The story of Martin Cahill set in the 1990’s in Dublin has many similarities to Angela’s Ashes. It is set in a family in an almost equivalent economic situation for the time. Religion prevalent in the society they live in as well. The way in which the characters relate to these things and the nature in which the things confront them is the difference.

Cahill becomes a criminal early on in his life to support his family. This gets him institutionalized as a young boy. Here he is almost molested by a priest. Martin reacts in a much more violent and defiant way than anyone in Angela’s Ashes, he punches the priest, who proceeds to beat him. We then see in very short, few shot, montage that he grows up in and out of institutions. From the start of the film we see how the Church negatively affects the people of Ireland.

Later, when he has his own ring of partners in crime he gets tipped that some of his men may be involved in drug trading. He suspects that one of his men has been stealing to feed a narcotics habit and in order to get information out of him he nails his hands to a snooker table. This is a clear allusion to Christ’s crucifixion. It is ironic in this sense because it is a criminal performing the crucifixion on another criminal. This could be a critique on the Church itself, and a judgment on what it stands for.

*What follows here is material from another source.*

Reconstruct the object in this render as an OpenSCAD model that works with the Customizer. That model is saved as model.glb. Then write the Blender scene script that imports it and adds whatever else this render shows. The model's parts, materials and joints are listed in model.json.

Toward the end of the film, his right hand man who wears a chain the whole film is put up for charges of molestation of his daughter. Cahill tells him “criminals don’t molest kids, leave that to the priests” (Boorman). When Cahill tells him to use his past being raped by priests as his defense in court, his response is, “I wouldn’t want to rat on him” (Boorman). The fact that this man would protect a priest that molested him instead of saving his own pedophilic hide is just downright ironic.

Boorman constantly uses stereotypes of the Church to undermine its authority, while underlining its negative presence in Irish life. Much like Angela’s Ashes, religion is found in all aspects of Irish life in The General. In both films this presence of the Church is quite opposite of the Bible’s intentions. It holds down the common people and elevates members of the clergy over poverty, and even the law.